As a conclusion, the Global financial crisis were considered the worth global economic crisis since the Great Depression. The Global financial crisis in was in 2007-2009 according to Ross(2016). This situation started when countries were not able to pay back their debts because they borrow too much. They find themselves without credit markets and then they were not able find buyers for their bonds that they will be willing to buy them. A fiscal crisis is when a major credit rating agency demoted a debt or when a federal government has to suspend payment due to a budget deficit. This will create a situation which a country will need help and many investors will not have the confidence to invest money in their country. An example of this is what happen in Europe in 2010 which create a fiscal crisis not a financial crisis as Ross (2016) explained. For many countries they got into a difficult situation because they spend more than their resources. To have healthy financial situation it is important to keep your debt below your capital. The effect of the global financial crisis was deeper and more destructed in some countries.
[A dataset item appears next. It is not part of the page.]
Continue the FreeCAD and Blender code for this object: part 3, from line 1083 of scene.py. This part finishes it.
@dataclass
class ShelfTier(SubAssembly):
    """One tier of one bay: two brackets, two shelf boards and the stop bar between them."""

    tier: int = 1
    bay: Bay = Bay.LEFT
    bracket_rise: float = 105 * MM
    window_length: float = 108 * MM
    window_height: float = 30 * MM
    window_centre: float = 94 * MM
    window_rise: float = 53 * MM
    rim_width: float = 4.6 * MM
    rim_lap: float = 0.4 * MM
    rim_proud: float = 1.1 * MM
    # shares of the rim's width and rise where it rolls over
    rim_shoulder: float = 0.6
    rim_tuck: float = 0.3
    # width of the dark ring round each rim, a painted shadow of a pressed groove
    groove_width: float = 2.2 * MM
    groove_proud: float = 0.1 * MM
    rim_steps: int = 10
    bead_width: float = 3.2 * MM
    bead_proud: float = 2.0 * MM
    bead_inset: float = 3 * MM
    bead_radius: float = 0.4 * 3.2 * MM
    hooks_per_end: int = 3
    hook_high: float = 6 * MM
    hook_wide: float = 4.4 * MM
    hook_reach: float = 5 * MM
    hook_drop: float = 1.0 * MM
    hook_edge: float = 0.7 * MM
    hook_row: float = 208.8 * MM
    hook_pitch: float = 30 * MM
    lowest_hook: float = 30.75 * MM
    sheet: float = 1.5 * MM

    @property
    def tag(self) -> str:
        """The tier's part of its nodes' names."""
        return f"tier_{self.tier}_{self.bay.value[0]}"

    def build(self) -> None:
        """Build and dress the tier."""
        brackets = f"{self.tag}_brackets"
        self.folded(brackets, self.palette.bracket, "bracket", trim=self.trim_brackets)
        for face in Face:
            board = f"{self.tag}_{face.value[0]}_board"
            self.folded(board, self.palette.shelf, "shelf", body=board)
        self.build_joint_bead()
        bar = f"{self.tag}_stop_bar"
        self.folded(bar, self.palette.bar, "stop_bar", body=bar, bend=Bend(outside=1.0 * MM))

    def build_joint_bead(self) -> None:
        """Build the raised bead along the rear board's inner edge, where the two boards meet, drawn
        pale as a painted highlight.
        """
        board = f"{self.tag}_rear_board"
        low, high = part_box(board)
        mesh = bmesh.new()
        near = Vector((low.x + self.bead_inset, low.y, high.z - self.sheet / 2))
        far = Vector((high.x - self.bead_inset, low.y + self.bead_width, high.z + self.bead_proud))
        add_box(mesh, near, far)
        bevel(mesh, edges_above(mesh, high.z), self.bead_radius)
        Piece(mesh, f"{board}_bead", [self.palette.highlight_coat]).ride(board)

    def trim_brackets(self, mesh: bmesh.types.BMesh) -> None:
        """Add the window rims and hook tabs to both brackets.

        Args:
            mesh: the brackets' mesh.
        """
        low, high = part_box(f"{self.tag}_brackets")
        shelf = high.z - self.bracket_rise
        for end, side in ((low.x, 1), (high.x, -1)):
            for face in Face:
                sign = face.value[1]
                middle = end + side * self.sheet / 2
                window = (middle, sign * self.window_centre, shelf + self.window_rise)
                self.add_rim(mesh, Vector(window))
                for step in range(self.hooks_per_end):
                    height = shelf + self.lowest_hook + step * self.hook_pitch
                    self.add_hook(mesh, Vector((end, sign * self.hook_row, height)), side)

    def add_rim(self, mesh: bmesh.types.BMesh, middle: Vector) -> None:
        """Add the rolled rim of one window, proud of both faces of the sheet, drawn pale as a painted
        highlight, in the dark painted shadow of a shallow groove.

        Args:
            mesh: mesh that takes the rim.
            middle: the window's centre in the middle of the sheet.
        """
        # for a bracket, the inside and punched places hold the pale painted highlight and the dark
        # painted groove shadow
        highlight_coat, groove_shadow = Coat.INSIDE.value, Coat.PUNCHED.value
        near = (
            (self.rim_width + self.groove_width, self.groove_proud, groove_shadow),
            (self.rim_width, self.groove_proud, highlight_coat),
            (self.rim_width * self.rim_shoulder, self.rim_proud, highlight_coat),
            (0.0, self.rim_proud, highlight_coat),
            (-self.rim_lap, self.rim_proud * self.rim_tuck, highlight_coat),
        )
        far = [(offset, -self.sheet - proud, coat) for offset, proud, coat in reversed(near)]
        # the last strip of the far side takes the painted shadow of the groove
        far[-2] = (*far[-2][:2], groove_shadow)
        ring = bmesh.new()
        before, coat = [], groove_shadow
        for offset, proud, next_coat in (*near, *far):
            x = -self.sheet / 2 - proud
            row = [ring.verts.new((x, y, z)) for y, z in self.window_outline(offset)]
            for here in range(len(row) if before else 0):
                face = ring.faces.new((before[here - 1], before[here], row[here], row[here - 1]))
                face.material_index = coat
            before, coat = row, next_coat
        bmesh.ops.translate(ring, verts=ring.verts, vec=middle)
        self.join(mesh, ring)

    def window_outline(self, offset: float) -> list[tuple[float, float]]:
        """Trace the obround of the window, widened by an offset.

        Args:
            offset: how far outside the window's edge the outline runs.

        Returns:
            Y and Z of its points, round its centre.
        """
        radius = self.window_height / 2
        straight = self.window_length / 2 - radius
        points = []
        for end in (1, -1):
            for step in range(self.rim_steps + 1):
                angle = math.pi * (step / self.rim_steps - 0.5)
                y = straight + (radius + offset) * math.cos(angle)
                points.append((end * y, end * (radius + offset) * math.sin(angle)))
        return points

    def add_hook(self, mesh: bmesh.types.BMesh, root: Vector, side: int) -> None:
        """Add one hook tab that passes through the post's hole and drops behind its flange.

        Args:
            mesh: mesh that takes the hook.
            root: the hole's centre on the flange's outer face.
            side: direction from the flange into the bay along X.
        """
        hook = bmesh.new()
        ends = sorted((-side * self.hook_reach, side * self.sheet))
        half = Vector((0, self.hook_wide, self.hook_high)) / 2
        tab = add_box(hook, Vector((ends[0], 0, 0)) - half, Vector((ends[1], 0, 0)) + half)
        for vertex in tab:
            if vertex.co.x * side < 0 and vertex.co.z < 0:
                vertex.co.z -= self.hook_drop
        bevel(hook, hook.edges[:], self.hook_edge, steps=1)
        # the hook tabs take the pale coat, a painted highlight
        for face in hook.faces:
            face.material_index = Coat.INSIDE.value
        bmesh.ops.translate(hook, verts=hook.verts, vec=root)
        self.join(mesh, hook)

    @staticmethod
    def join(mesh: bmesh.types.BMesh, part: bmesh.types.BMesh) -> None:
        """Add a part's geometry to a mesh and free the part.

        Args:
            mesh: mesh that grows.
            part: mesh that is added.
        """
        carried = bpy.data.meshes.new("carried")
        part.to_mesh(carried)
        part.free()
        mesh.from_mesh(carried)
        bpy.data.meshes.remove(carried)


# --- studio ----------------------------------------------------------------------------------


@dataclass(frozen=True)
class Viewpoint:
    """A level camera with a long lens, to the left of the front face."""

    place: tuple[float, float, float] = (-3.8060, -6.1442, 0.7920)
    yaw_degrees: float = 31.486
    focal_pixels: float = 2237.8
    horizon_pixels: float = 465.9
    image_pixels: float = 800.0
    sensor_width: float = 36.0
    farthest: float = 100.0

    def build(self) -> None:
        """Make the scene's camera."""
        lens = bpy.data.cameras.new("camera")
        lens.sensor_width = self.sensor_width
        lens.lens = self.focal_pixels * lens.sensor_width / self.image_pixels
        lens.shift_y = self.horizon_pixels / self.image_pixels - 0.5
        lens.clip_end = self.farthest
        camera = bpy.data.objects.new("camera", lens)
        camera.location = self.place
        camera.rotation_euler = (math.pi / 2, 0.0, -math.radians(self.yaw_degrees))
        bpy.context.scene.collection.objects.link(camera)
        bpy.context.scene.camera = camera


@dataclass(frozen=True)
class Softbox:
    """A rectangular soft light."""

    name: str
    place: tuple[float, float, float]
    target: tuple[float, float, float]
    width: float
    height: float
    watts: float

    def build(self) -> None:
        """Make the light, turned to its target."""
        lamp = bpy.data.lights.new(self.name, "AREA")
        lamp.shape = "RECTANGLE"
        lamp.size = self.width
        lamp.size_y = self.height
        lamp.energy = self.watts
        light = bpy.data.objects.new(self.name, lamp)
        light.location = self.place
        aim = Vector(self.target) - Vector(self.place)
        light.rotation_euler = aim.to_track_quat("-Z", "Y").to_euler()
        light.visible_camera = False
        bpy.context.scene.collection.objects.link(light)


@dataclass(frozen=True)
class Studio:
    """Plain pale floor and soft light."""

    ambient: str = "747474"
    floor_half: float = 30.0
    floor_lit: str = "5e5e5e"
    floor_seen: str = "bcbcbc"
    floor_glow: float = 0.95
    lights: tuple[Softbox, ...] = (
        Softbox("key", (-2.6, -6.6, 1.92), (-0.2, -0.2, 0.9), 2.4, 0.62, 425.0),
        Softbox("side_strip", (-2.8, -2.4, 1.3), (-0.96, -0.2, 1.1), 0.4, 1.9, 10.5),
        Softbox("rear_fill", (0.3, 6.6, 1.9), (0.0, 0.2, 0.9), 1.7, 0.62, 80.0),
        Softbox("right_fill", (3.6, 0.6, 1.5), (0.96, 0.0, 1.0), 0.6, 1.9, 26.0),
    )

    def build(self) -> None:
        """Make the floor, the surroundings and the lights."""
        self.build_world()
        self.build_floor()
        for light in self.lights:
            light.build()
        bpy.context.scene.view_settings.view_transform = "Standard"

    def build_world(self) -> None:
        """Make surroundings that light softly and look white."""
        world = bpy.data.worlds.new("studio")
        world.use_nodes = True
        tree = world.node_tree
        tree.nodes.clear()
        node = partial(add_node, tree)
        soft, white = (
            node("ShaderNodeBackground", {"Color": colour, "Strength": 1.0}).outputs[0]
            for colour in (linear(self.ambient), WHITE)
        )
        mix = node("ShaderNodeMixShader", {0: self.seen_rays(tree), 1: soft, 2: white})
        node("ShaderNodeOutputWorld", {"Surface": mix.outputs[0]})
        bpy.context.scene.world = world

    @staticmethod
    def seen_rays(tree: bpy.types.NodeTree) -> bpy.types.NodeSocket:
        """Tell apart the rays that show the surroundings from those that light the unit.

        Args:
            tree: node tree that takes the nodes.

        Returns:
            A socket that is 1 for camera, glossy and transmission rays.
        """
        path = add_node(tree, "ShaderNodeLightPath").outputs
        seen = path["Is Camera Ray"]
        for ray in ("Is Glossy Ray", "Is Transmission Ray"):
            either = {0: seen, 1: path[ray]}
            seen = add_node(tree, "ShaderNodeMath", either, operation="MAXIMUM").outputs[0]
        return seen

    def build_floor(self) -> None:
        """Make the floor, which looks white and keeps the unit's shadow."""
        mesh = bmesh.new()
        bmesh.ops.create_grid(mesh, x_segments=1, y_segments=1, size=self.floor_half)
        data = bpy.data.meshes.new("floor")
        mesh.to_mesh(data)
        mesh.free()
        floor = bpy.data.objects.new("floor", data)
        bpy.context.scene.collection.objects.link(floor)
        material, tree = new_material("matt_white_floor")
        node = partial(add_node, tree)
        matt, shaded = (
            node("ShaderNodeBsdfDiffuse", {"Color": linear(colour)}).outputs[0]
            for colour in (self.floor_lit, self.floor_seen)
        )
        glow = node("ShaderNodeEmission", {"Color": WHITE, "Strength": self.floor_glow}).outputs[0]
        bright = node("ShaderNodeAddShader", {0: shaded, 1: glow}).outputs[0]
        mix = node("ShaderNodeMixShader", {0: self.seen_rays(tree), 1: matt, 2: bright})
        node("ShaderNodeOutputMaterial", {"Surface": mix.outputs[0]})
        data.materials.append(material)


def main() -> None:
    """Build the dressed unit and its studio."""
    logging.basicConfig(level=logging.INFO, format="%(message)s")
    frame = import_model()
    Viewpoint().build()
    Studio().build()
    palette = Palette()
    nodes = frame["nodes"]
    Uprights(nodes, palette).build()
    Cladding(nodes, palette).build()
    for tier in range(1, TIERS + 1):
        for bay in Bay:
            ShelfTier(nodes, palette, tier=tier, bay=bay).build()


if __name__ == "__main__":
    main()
For example, Greece economic had high debt level, high budget deficit, very low productivity and unbalanced political structure which contribute to their financial crisis. This happen because Greece had bad decision made by their government such as political, economic and deceiving decisions. According to O’Brien (2018), the global crisis was and still one the most disastrous situation. The impact from this moved from financial into the real economy, the socio-economic cost which was difficult for these countries to recovered.